Sweet! I've effectively de-listed my implementation from the marketplace (still exists, but soon it will stop showing up in listings).

We don't currently allow setting compiler flags yourself, but your questions reminded me that while we did set some CFLAGS/CXXFLAGS, I neglected to set RUSTFLAGS which if I understand correctly defaults to pentium4 arch for x86_64 getting you SSE2. I can easily set --target-cpu to core2 (matching our CFLAGS -march) which adds SSE3, but the public marketplace does currently leverage multicore haswell/broadwell CPUs, so I'll check with the team on feasibility of bumping that to haswell (getting you AVX/AVX2).
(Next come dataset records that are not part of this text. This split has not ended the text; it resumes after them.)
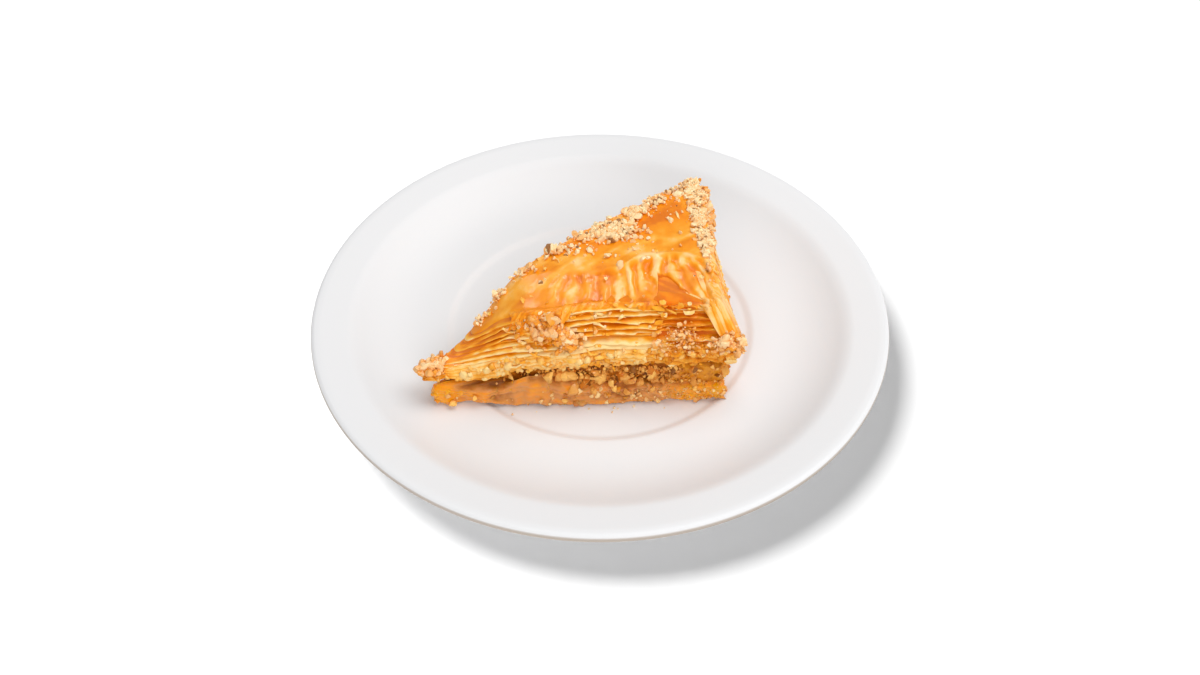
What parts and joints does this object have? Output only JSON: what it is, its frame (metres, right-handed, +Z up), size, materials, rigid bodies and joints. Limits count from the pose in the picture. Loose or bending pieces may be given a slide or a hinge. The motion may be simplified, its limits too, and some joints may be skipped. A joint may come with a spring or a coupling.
{
  "type": "walnut baklava slice on a plate",
  "caption": "Triangular slice of layered walnut baklava, with a soaked bottom pastry, a nut layer and flaky stepped leaves, on a round white rimmed plate.",
  "frame": {"origin": "centre of the plate's foot ring, on the surface that the plate stands on", "axes": "+Z up; +X along the slice's front side, from its sharp tip towards the square corner; +Y from the front side towards the back corner"},
  "size_m": [0.165, 0.165, 0.0399],
  "materials": {
    "porcelain": "smooth white glazed porcelain",
    "soaked_pastry": "amber pastry soaked in syrup, slightly see-through and glossy",
    "walnut": "chopped walnut, cream flesh with brown skins, moist",
    "baked_leaves": "thin golden baked pastry leaves glazed with syrup"
  },
  "bodies": {
    "root": {"plate": "porcelain", "pastry_bottom": "soaked_pastry", "nut_filling": "walnut", "pastry_top": "baked_leaves"}
  },
  "joints": []
}
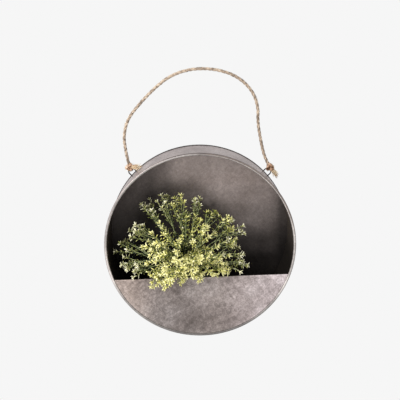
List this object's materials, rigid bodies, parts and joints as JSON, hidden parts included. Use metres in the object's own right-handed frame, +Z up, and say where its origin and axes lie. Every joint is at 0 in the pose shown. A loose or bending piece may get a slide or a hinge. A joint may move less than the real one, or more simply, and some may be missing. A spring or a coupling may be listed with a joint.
{
  "type": "hanging wall planter",
  "caption": "Round sheet-metal wall planter with an open alcove, a half-moon pocket, a knotted rope handle and a leafy artificial plant.",
  "frame": {"origin": "centre of the back plate's outer face, which lies against the wall", "axes": "+X to the right as seen from the front, +Y into the wall along the drum's axis, +Z up; the open front faces -Y"},
  "size_m": [0.3604, 0.1542, 0.5064],
  "materials": {
    "zinc_sheet": "dull, mottled galvanised sheet",
    "loop_wire": "dark wire",
    "jute": "twisted natural fibre",
    "dry_foam": "matt, porous",
    "plant_stem": "satin",
    "plant_leaf": "satin, light green to blue-green"
  },
  "bodies": {
    "drum": {"back_plate": "zinc_sheet", "rim_band": "zinc_sheet", "front_panel": "zinc_sheet", "loop_left": "loop_wire", "loop_right": "loop_wire", "knot_left": "jute", "knot_right": "jute"},
    "handle": {"rope": "jute"},
    "plant": {"foam_block": "dry_foam", "stem_crown": "plant_stem", "sprig_01": "plant_leaf", "sprig_02": "plant_leaf", "sprig_03": "plant_leaf", "sprig_04": "plant_leaf", "sprig_05": "plant_leaf", "sprig_06": "plant_leaf", "sprig_07": "plant_leaf", "sprig_08": "plant_leaf", "sprig_09": "plant_leaf", "sprig_10": "plant_leaf", "sprig_11": "plant_leaf", "sprig_12": "plant_leaf", "sprig_13": "plant_leaf", "sprig_14": "plant_leaf", "sprig_15": "plant_leaf", "sprig_16": "plant_leaf", "sprig_17": "plant_leaf", "sprig_18": "plant_leaf", "sprig_19": "plant_leaf", "sprig_20": "plant_leaf", "sprig_21": "plant_leaf", "sprig_22": "plant_leaf", "sprig_23": "plant_leaf", "sprig_24": "plant_leaf", "sprig_25": "plant_leaf", "sprig_26": "plant_leaf", "sprig_27": "plant_leaf", "sprig_28": "plant_leaf", "sprig_29": "plant_leaf", "sprig_30": "plant_leaf"}
  },
  "joints": [
    {"name": "handle_swing", "type": "hinge", "parent": "drum", "child": "handle", "pos_m": [-0.13142, -0.012, 0.13914], "axis": [0.9994, 0, -0.0349], "range_deg": [-120, 80]},
    {"name": "plant_lift", "type": "slide", "parent": "drum", "child": "plant", "axis": [0, 0, 1], "range_m": [0, 0.05]}
  ]
}
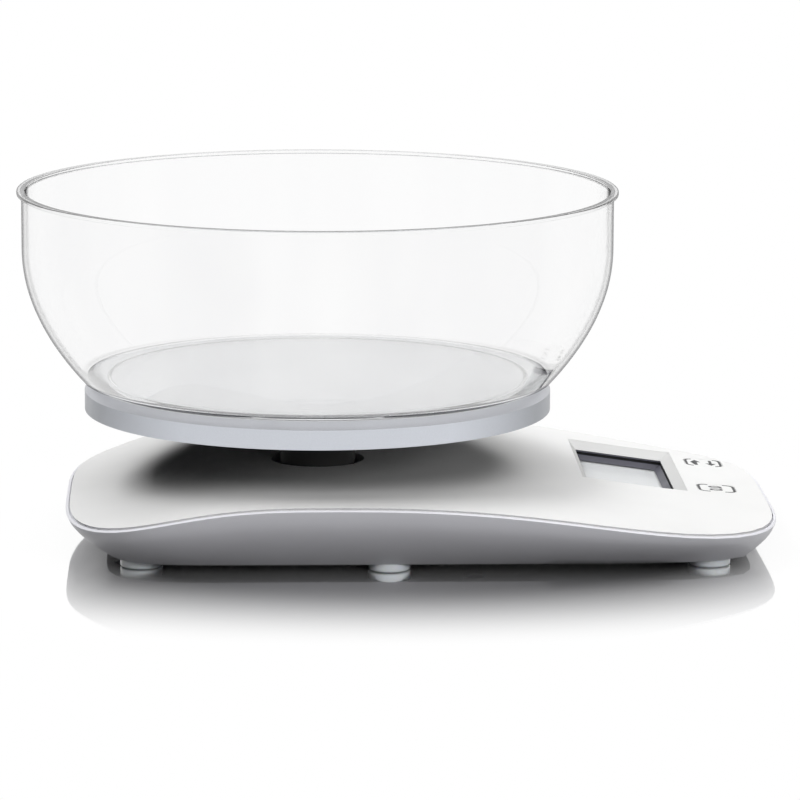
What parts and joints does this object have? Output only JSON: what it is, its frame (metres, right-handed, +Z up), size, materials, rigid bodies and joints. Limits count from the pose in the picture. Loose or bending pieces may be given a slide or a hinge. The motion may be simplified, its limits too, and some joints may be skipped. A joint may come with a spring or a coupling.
{
  "type": "kitchen scale",
  "caption": "Electronic kitchen scale: low boat-shaped casing with a sunken display and push keys, round weighing platform on a load cell, and a clear lift-off bowl.",
  "frame": {"origin": "on the table, under the middle of the whole scale's outline with its bowl on", "axes": "+Z up, -Y towards the display and the user, +X to the user's right"},
  "size_m": [0.1926, 0.2423, 0.1129],
  "materials": {
    "casing_plastic": "satin silver-grey ABS",
    "cover_plastic": "satin white ABS",
    "foot_rubber": "soft white",
    "screw_steel": "zinc plated",
    "plated_steel": "zinc plated",
    "cell_aluminium": "milled",
    "gauge_sealant": "matte silicone",
    "post_plastic": "matte dark grey",
    "platform_plastic": "satin silver",
    "clear_plastic": "polished clear plastic",
    "clear_film": "clear film",
    "lcd_glass": "grey liquid crystal panel",
    "dark_plastic": "dark grey",
    "amber_film": "flexible circuit film",
    "board_laminate": "green solder mask",
    "chip_black": "moulded black",
    "component_tan": "ceramic",
    "key_plastic": "satin white ABS",
    "plunger_plastic": "moulded red",
    "coin_steel": "bright nickel",
    "contact_brass": "plated spring metal",
    "wire_red": "insulation",
    "wire_black": "insulation",
    "wire_yellow": "insulation"
  },
  "bodies": {
    "base": {"lower_casing": "casing_plastic", "upper_cover": "cover_plastic", "rear_left_foot": "foot_rubber", "rear_right_foot": "foot_rubber", "middle_left_foot": "foot_rubber", "middle_right_foot": "foot_rubber", "front_left_foot": "foot_rubber", "front_right_foot": "foot_rubber", "casing_screws": "screw_steel", "spreader_plate": "plated_steel", "load_cell": "cell_aluminium", "strain_gauges": "gauge_sealant", "cell_screws": "screw_steel", "display_film": "clear_film", "lcd_panel": "lcd_glass", "lcd_tray": "dark_plastic", "lcd_ribbon": "amber_film", "main_board": "board_laminate", "board_screws": "screw_steel", "processor_chip": "chip_black", "board_parts": "component_tan", "key_board": "board_laminate", "tact_switches": "chip_black", "coin_cell": "coin_steel", "plus_contact": "contact_brass", "minus_contact": "contact_brass", "sensor_wires": "wire_red", "battery_wires": "wire_black", "key_wires": "wire_yellow"},
    "platform": {"platform_disc": "platform_plastic", "platform_screws": "screw_steel", "platform_post": "post_plastic", "post_screws": "screw_steel", "carrier_arm": "plated_steel", "arm_screws": "screw_steel"},
    "bowl": {"bowl": "clear_plastic"},
    "tare_key": {"tare_key": "key_plastic", "tare_plunger": "plunger_plastic"},
    "unit_key": {"unit_key": "key_plastic", "unit_plunger": "plunger_plastic"},
    "battery_door": {"battery_door": "casing_plastic"}
  },
  "joints": [
    {"name": "platform_sink", "type": "slide", "parent": "base", "child": "platform", "axis": [0, 0, -1], "range_m": [0, 0.0004], "stiffness_N_per_m": 98000, "springref_m": -0.0001, "deforming": ["load_cell"]},
    {"name": "bowl_lift", "type": "slide", "parent": "platform", "child": "bowl", "axis": [0, 0, 1], "range_m": [0, 0.12]},
    {"name": "tare_press", "type": "slide", "parent": "base", "child": "tare_key", "axis": [0, 0, -1], "range_m": [0, 0.0004], "stiffness_N_per_m": 4000, "springref_m": -0.0002},
    {"name": "unit_press", "type": "slide", "parent": "base", "child": "unit_key", "axis": [0, 0, -1], "range_m": [0, 0.0004], "stiffness_N_per_m": 4000, "springref_m": -0.0002},
    {"name": "battery_door_slide", "type": "slide", "parent": "base", "child": "battery_door", "axis": [1, 0, 0], "range_m": [0, 0.026]}
  ]
}
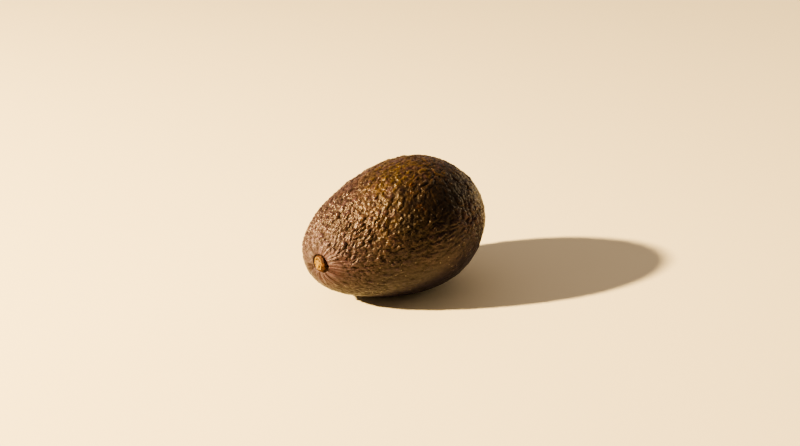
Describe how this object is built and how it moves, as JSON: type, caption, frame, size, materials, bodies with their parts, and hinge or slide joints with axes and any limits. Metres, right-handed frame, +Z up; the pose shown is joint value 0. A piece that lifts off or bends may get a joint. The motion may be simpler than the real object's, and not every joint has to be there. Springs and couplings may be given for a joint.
{
  "type": "avocado",
  "caption": "Whole ripe avocado with dark pebbled skin and a dry corky stem button, lying on its side on a small flat spot.",
  "frame": {"origin": "on the surface it lies on, at the middle of its box, beside the middle of the flat spot", "axes": "+X along the fruit's length from the stem end to the fat blossom end, +Z up, -Y the side that the stem is turned to"},
  "size_m": [0.0988, 0.071, 0.0713],
  "materials": {
    "skin": "pebbled purple-brown to near-black avocado skin with olive patches, waxy semi-gloss",
    "stem": "dry corky tan stem end with a dark crusty flank, matt"
  },
  "bodies": {
    "root": {"fruit": "skin", "stem_button": "stem"}
  },
  "joints": []
}
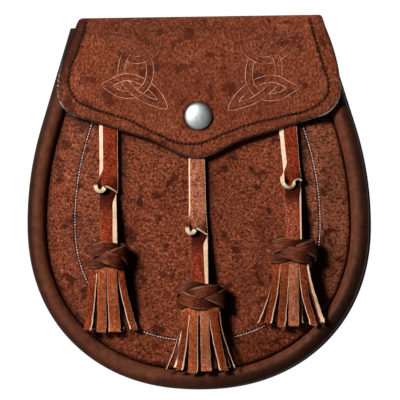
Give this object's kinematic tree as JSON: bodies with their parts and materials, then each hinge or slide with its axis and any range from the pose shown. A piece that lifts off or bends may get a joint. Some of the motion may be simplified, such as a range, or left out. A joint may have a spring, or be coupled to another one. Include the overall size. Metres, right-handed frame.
{
  "type": "sporran pouch",
  "caption": "Leather day sporran: round-bottomed pouch with a rolled rim, a snap flap over the mouth, tassels on thongs and belt loops behind.",
  "frame": {"origin": "under the middle of the pouch's outline, on the surface that it lies on", "axes": "+X to the right as the face is looked at, +Y towards the mouth and the flap's fold, +Z out of the face"},
  "size_m": [0.1852, 0.2006, 0.0477],
  "materials": {
    "mottled_leather": "speckled mid-brown leather, satin, with darker burnished edges",
    "rim_leather": "smooth dark brown leather, satin, with a soft shine on the roll",
    "back_leather": "plain dark brown leather with black painted edges",
    "thong_leather": "reddish brown leather with pale raw cut edges",
    "knot_leather": "dark brown woven leather, satin",
    "fringe_leather": "orange-brown leather strips with pale raw cut edges",
    "nickel": "satin nickel"
  },
  "bodies": {
    "root": {"back_panel": "back_leather", "gusset": "rim_leather", "front_panel": "mottled_leather", "flap": "mottled_leather", "snap_cap": "nickel", "snap_stud": "nickel", "belt_loop_left": "back_leather", "belt_loop_right": "back_leather", "strap_left": "thong_leather", "strap_centre": "thong_leather", "strap_right": "thong_leather", "knot_left": "knot_leather", "knot_centre": "knot_leather", "knot_right": "knot_leather", "fringe_left": "fringe_leather", "fringe_centre": "fringe_leather", "fringe_right": "fringe_leather"}
  },
  "joints": []
}
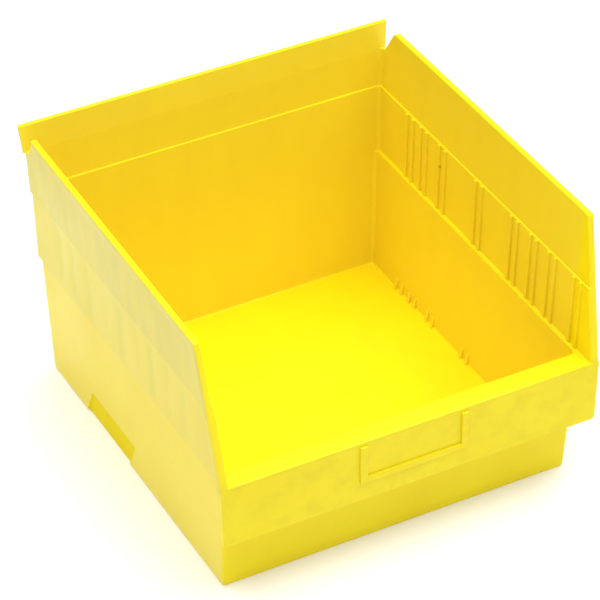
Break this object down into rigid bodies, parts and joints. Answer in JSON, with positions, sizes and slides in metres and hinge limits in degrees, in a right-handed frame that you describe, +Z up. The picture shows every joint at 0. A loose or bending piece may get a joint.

anowell commented 7 years ago

Question: what sort of improvements do you see with SSE2/AVX/AVX2? Using my i5 broadwell laptop and a 1MP photo with rusty_sr, I can't see any noticeable difference in perf between the default, pentium4, haswell, or native (broadwell) cpu-target. Perhaps the perf benefits really only affect training?

millardjn commented 7 years ago

Thanks, for the marketplace hardware/config info!

Going from target-cpu=snb to no flags I'm getting a ~50% reduction in matrixmultiply throughput (AVX to SSE2), but only a ~15% reduction in rusty_sr throughput. Goings from AVX to AVX2 is theoretically another doubling in matmult performance, but the llvm codegen for FMA instructions has been a bit flaky.

There is some inverse Amdahl's going on here, which I think is partially down to the lack of adaptive lowering from convolution to matmult, which currently produces very long, thin (inefficient) matrices. Anyway, I can measure a difference, but its not going to be huge for rusty_sr until I fix a bunch of other stuff.